Aufgrund der Kämpfe in Tripolis lassen jedoch die Bemühungen der libyschen Küstenwache nach. "Die Soldaten werden an der Front benötigt", meint Pusztai. Ein gewisser Anstieg der Migration über das Mittelmeer sei somit zu befürchten: "Für die Schlepper ist das eine gute Möglichkeit."

Tripolis: Radikale Islamisten verteidigen Regierung

Süden: IS ist wieder erwacht

Ein Großteil der aktuell nach Tripolis zugereisten Islamisten kommt nicht aus Syrien, sondern aus nordafrikanischen Staaten: legal, zivil, über den Luftweg. Zudem erhalte Sarraj Waffenlieferungen über eine "Firma, die den iranischen Revolutionsgarden nahe steht. Sie werden überraschender Weise über Bulgarien nach Misrata gebracht", so Pusztai. Luftlieferungen aus Katar und der Türkei gebe es ebenfalls. Gleichzeitig erhält das LNA Lieferungen von seinen Bündnispartnern Ägypten und den Vereinigten Arabischen Emiraten.

Dass Islamisten Sarraj unterstützen, ist grundsätzlich nichts Neues. Die "Al-Faruk-Brigaden", die vor allem in Misrata dominant sind, unterstützen den Premier. "Sie waren auch ein wichtiger Geburtshelfer des Islamischen Staates im Raum Sirte", erklärt Pustzai. Die LNA hat den IS eigentlich tief in den Süden Libyens zurückgedrängt. Parallel zu den Islamisten in Tripolis, hat der IS nun im Süden eine Offensive auf Haftars Gruppen gestartet.

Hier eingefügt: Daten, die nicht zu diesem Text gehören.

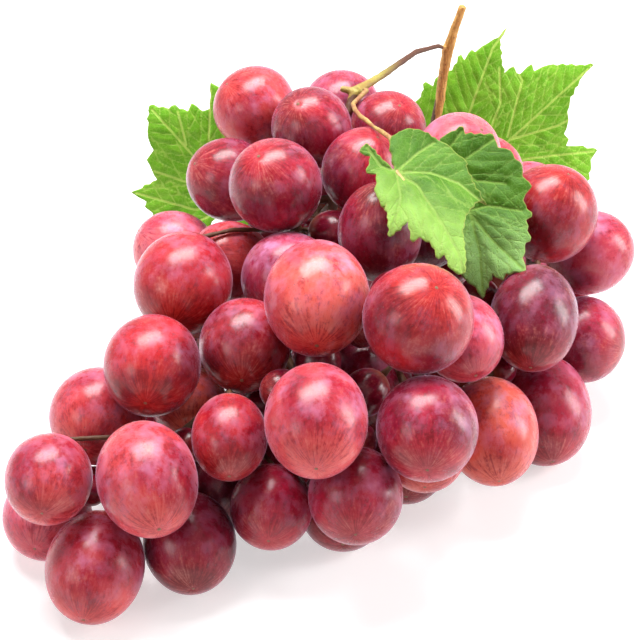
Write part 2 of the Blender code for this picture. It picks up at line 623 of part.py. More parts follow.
def ray_depths(across, down, far_side):
    """Depth at which each line of sight meets the berries: their near side, or their far side."""
    rays = forward + np.outer((across - SIGHT_MIDDLE) / SIGHT_SCALE, right)
    rays = rays - np.outer((down - SIGHT_MIDDLE) / SIGHT_SCALE, upward)
    offset = eye - centres
    found = np.full((len(across), count), -NO_BERRY if far_side else NO_BERRY)
    for index in range(count):
        squash = 1 / halves[index] ** 2 - 1 / radii[index] ** 2
        along_ray = rays @ alongs[index]
        along_eye = offset[index].dot(alongs[index])
        a = np.einsum("ij,ij->i", rays, rays) / radii[index] ** 2 + squash * along_ray ** 2
        b = rays @ offset[index] / radii[index] ** 2 + squash * along_ray * along_eye
        c = offset[index].dot(offset[index]) / radii[index] ** 2 + squash * along_eye ** 2 - 1
        inside = b ** 2 - a * c
        root = np.sqrt(np.clip(inside, 0, None))
        depth = (-b + root) / a if far_side else (-b - root) / a
        found[:, index] = np.where(inside > 0, depth, found[:, index])
    return rays, found.max(axis=1) if far_side else found.min(axis=1)


def in_outline(point, edge):
    """Whether a point lies inside a closed outline."""
    inside = False
    for (x0, y0), (x1, y1) in zip(edge, edge[1:] + edge[:1]):
        if (y0 > point[1]) != (y1 > point[1]):
            if point[0] < x0 + (point[1] - y0) * (x1 - x0) / (y1 - y0):
                inside = not inside
    return inside


def edge_distance(point, edge):
    best = math.inf
    for start, end in zip(edge, edge[1:] + edge[:1]):
        start = np.array(start, dtype=float)
        span = np.array(end, dtype=float) - start
        part = np.clip((np.array(point) - start).dot(span) / span.dot(span), 0, 1)
        best = min(best, np.linalg.norm(np.array(point) - start - span * part))
    return best


def rise(drawing, x, y):
    """How far a leaf's surface comes forward of its join: sloping both ways and curling away sideways."""
    side_slope, up_slope = drawing["slope"]
    bend = x if drawing["both_sides"] else np.maximum(x, 0.0)
    return side_slope * x + up_slope * y - drawing["curl"] * bend ** 2


def leaf_surface(drawing, in_front):
    """Middle surface of a leaf as points and triangles, held clear of the berries."""
    corners = [tuple(map(float, corner)) for corner in drawing["edge"]]
    edge = []
    for start, end in zip(corners, corners[1:] + corners[:1]):
        steps = max(1, int(round(math.dist(start, end) / LEAF_CELL)))
        for step in range(steps):
            edge.append(tuple(a + (b - a) * step / steps for a, b in zip(start, end)))
    inner = [(0.0, 0.0)] if edge_distance((0, 0), edge) > ON_EDGE else []
    low = np.min(corners, axis=0)
    high = np.max(corners, axis=0)
    row_step = LEAF_CELL * ROW_SHARE
    for row in range(int((high[1] - low[1]) / row_step) + 1):
        for column in range(int((high[0] - low[0]) / LEAF_CELL) + 1):
            point = (low[0] + (column + 0.5 * (row % 2)) * LEAF_CELL, low[1] + row * row_step)
            clear = math.hypot(*point) > JOIN_SPACE and edge_distance(point, edge) > EDGE_SHARE * LEAF_CELL
            if clear and in_outline(point, edge):
                inner.append(point)
    flat = [Vector(point) for point in edge + inner]
    border = [(index, (index + 1) % len(edge)) for index in range(len(edge))]
    made = delaunay_2d_cdt(flat, border, [list(range(len(edge)))], 1, 1e-5)
    spots = np.array([tuple(point) for point in made[0]])
    triangles = [tuple(face) for face in made[2]]
    scale = SIGHT_SCALE / drawing["depth"]
    across = drawing["join"][0] + spots[:, 0] * scale
    down = drawing["join"][1] - spots[:, 1] * scale
    depth = drawing["depth"] - rise(drawing, spots[:, 0], spots[:, 1])
    wanted = depth.copy()
    rays, bound = ray_depths(across, down, not in_front)
    near = [set() for spot in spots]
    for face in triangles:
        for corner in range(3):
            near[face[corner]].update((face[corner - 1], face[corner - 2]))
    for step in range(LEAF_ROUNDS):
        mean = np.array([depth[list(others)].mean() for others in near])
        depth = depth + LEAF_SMOOTHING * (mean - depth) + LEAF_RETURN * (wanted - depth)
        if in_front:
            depth = np.minimum(depth, bound - LEAF_CLEARANCE)
        else:
            depth = np.maximum(depth, bound + LEAF_CLEARANCE)
    points = eye + rays * depth[:, None]
    return points, triangles


def leaf_blade(points, triangles):
    """A closed thin solid on both sides of a middle surface."""
    normals = np.zeros_like(points)
    for face in triangles:
        normal = np.cross(points[face[1]] - points[face[0]], points[face[2]] - points[face[0]])
        for corner in face:
            normals[corner] += normal
    normals /= np.linalg.norm(normals, axis=1)[:, None]
    number = len(points)
    shell = list(points + normals * LEAF_THICKNESS / 2) + list(points - normals * LEAF_THICKNESS / 2)
    faces = [tuple(face) for face in triangles]
    faces += [tuple(number + corner for corner in reversed(face)) for face in triangles]
    sides = {(face[corner - 1], face[corner]) for face in triangles for corner in range(3)}
    faces += [(end, start, number + start, number + end) for start, end in sides if (end, start) not in sides]
    return shell, faces


def leaf(name, drawing, in_front, stalk_route, stalk_radius, material, in_sight=False):
    """A leaf blade with its leafstalk, grown as one piece. A stalk in sight keeps its route as seen."""
    points, triangles = leaf_surface(drawing, in_front)
    scale = SIGHT_SCALE / drawing["depth"]
    depth = (points - eye) @ forward
    seen = (points - eye) / depth[:, None]

    def on_blade(across, up):
        spot = sight(drawing["join"][0] + across * scale, drawing["join"][1] - up * scale)
        nearest = np.argmin(np.linalg.norm(seen - spot, axis=1))
        return eye + spot * depth[nearest]

    join = on_blade(0.0, 0.0)
    route = np.array(stalk_route(join))
    rough = divide(list(route[1:]) + [join], LEAFSTALK_STEP)
    path = np.vstack([route[0], rough, on_blade(*drawing["midrib"])])
    if not in_sight:
        path = relax(path, stalk_radius, 2, 2)
    widths = np.full(len(path), stalk_radius)
    widths[0] = stalk_radius * LEAFSTALK_FLARE
    stem = tube(path, fitted(path, widths), LEAFSTALK_SIDES)
    return joined(name, [leaf_blade(points, triangles), stem], material)


def light_route(join):
    toward = knuckle + np.array([-0.1, -1.0, 0.2])
    start, out = off_surface(knuckle, unit(arch[-1] - knuckle), toward, KNUCKLE_RADIUS + KNUCKLE_SPACE)
    return [start, out] + [eye + sight(across, down) * depth for across, down, depth in LIGHT_STALK_SEEN]


def dark_route(join):
    spot = cane_points[CANE_LEAF_NODE - 1]
    direction = unit(cane_points[CANE_LEAF_NODE - 1] - cane_points[CANE_LEAF_NODE])
    toward = spot + np.array([-0.3, -1.0, 0.0])
    start, out = off_surface(spot, direction, toward, CANE_RADIUS[CANE_LEAF_NODE - 1])
    return [start, out, (30, 80, 53), (29, 62, 55), (26, 44, 57), (27, 33, 66)]


def right_back_route(join):
    spot = cane_points[CANE_LEAF_NODE]
    direction = unit(cane_points[CANE_LEAF_NODE] - cane_points[CANE_LEAF_NODE + 1])
    start, out = off_surface(spot, direction, spot + np.array([0.8, 0.6, 0.0]), CANE_RADIUS[CANE_LEAF_NODE])
    return [start, out, join + np.array([0.0, -1.5, 4.0])]


def left_back_route(join):
    spot = cane_points[CANE_LEAF_NODE]
    direction = unit(cane_points[CANE_LEAF_NODE] - cane_points[CANE_LEAF_NODE + 1])
    start, out = off_surface(spot, direction, spot + np.array([-1.0, -0.5, 0.0]), CANE_RADIUS[CANE_LEAF_NODE])
    return [start, out, (22, 96, 29), (8, 97, 26), (-8, 98, 23), join + np.array([3.0, 2.0, -2.0])]


leaf("leaf_front_light", LIGHT_LEAF, True, light_route, FRONT_LEAFSTALK_RADIUS,
     look("leaf_light", LIGHT_LEAF_LOOK), in_sight=True)
leaf("leaf_front_dark", DARK_LEAF, True, dark_route, FRONT_LEAFSTALK_RADIUS,
     look("leaf_dark", DARK_LEAF_LOOK))
leaf("leaf_back_right", RIGHT_BACK_LEAF, False, right_back_route, BACK_LEAFSTALK_RADIUS,
     look("leaf_back_right", BACK_LEAF_LOOK))
leaf("leaf_back_left", LEFT_BACK_LEAF, False, left_back_route, BACK_LEAFSTALK_RADIUS,
     look("leaf_back_left", BACK_LEAF_LOOK))
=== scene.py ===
import itertools
import json
import math
import random

import bmesh
import bpy
import numpy as np
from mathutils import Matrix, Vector, noise
from mathutils.bvhtree import BVHTree
from mathutils.geometry import delaunay_2d_cdt

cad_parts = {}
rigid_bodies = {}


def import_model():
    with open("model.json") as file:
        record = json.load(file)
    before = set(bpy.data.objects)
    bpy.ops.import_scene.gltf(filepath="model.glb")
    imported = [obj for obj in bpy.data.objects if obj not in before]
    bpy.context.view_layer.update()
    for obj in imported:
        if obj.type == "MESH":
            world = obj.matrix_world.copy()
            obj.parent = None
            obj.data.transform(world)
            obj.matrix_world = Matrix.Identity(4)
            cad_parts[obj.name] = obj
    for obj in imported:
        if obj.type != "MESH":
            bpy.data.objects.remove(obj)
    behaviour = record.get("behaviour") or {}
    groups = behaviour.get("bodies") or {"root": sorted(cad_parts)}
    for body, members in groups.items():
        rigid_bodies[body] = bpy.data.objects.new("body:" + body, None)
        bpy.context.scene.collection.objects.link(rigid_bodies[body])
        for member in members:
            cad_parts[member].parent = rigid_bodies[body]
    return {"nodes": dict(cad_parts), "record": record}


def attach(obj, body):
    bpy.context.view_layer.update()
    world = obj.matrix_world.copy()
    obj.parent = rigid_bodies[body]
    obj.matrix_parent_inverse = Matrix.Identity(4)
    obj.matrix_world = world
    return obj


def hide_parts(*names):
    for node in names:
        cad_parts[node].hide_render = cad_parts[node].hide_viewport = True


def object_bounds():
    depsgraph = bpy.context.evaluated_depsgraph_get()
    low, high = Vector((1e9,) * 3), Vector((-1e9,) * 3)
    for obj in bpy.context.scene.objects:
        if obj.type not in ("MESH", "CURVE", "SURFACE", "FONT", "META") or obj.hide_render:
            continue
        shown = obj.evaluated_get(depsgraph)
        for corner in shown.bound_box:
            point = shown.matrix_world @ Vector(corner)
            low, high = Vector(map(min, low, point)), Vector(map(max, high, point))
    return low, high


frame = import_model()
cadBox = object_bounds()
mm = 0.001

# The line of sight of the photograph, in the part's frame. Lengths in metres.
sight = {
    "fall": math.radians(35.0),
    "distance": 0.500,
    "target": (-0.0045, -0.01465, 0.035),
    "focal": 1858.0,         # in pixels of the picture
    "picture": 640.0,
    "sensor": 36.0,
}
sightForward = np.array([0.0, math.cos(sight["fall"]), -math.sin(sight["fall"])])
sightRight = np.array([1.0, 0.0, 0.0])
sightUp = np.array([0.0, math.sin(sight["fall"]), math.cos(sight["fall"])])
sightEye = np.array(sight["target"]) - sightForward * sight["distance"]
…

Das Paradoxe an der Situation: Der international anerkannte Präsident Sarraj kann sich nur noch mit der Hilfe von berüchtigten Islamisten an der Macht halten. Haftar, der faktisch den Großteil Libyens sowie die relevanten Erdöl- und Erdgasfelder kontrolliert, wird von Saudi-Arabien und Teilen des Westens gegen Sarraj und die Islamisten unterstützt.